## Exercise requirements
Locate the lines of the listing below that hold "lifts", then copy each of them.

## Record excerpts
>> BEGIN

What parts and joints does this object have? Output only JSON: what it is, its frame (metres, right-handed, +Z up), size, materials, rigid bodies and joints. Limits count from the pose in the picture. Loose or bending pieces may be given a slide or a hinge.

>> END
>> BEGIN

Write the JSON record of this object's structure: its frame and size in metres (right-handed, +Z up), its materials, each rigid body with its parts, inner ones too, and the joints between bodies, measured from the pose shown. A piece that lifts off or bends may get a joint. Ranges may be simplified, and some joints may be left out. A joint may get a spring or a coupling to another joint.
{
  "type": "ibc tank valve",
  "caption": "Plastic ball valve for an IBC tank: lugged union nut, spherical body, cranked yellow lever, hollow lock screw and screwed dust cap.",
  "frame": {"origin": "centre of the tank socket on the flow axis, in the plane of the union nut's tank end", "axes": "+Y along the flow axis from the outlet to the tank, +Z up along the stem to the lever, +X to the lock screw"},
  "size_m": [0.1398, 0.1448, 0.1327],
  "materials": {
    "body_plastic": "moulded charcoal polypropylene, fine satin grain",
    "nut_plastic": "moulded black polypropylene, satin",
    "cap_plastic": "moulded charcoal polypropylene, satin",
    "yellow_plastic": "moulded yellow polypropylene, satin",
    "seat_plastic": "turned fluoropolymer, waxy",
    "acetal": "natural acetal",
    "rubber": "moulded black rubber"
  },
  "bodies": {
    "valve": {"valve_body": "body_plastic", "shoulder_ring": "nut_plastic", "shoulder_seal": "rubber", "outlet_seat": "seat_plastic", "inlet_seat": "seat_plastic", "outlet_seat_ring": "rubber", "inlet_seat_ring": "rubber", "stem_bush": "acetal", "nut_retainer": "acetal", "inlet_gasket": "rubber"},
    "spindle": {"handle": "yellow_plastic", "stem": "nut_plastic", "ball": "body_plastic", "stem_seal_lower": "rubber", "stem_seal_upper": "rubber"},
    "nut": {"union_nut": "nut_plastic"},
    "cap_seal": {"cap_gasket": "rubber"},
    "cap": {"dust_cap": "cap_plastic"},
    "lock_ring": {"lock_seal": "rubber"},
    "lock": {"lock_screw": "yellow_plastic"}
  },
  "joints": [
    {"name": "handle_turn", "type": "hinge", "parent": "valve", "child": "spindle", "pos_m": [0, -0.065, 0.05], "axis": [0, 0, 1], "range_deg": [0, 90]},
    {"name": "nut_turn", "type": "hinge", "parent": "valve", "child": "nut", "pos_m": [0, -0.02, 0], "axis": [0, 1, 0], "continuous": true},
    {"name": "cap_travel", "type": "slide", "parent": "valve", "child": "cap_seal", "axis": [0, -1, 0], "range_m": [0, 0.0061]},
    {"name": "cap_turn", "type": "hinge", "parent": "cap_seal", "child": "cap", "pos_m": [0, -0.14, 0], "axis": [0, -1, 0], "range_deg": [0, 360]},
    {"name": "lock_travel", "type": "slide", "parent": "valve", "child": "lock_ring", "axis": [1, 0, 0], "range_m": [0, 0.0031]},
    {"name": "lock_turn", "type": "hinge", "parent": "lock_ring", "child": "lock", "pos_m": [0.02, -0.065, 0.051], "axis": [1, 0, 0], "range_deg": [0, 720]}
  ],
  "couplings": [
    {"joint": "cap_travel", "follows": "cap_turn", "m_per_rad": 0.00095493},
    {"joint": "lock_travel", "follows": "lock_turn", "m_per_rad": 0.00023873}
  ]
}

>> END
>> BEGIN

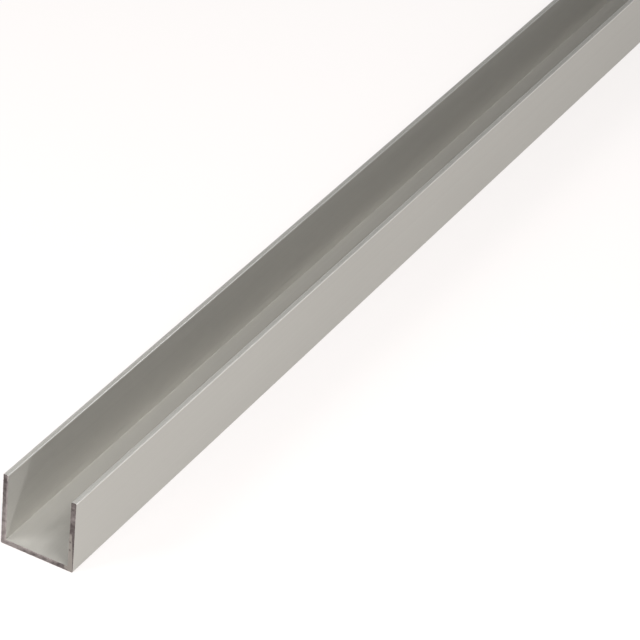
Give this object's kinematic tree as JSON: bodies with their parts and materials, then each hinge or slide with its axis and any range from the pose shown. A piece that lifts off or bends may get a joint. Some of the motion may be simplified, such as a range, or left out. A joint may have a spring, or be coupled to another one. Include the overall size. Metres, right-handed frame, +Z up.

>> END

## Answer to this exercise
Write the JSON record of this object's structure: its frame and size in metres (right-handed, +Z up), its materials, each rigid body with its parts, inner ones too, and the joints between bodies, measured from the pose shown. A piece that lifts off or bends may get a joint. Ranges may be simplified, and some joints may be left out. A joint may get a spring or a coupling to another joint.
Give this object's kinematic tree as JSON: bodies with their parts and materials, then each hinge or slide with its axis and any range from the pose shown. A piece that lifts off or bends may get a joint. Some of the motion may be simplified, such as a range, or left out. A joint may have a spring, or be coupled to another one. Include the overall size. Metres, right-handed frame, +Z up.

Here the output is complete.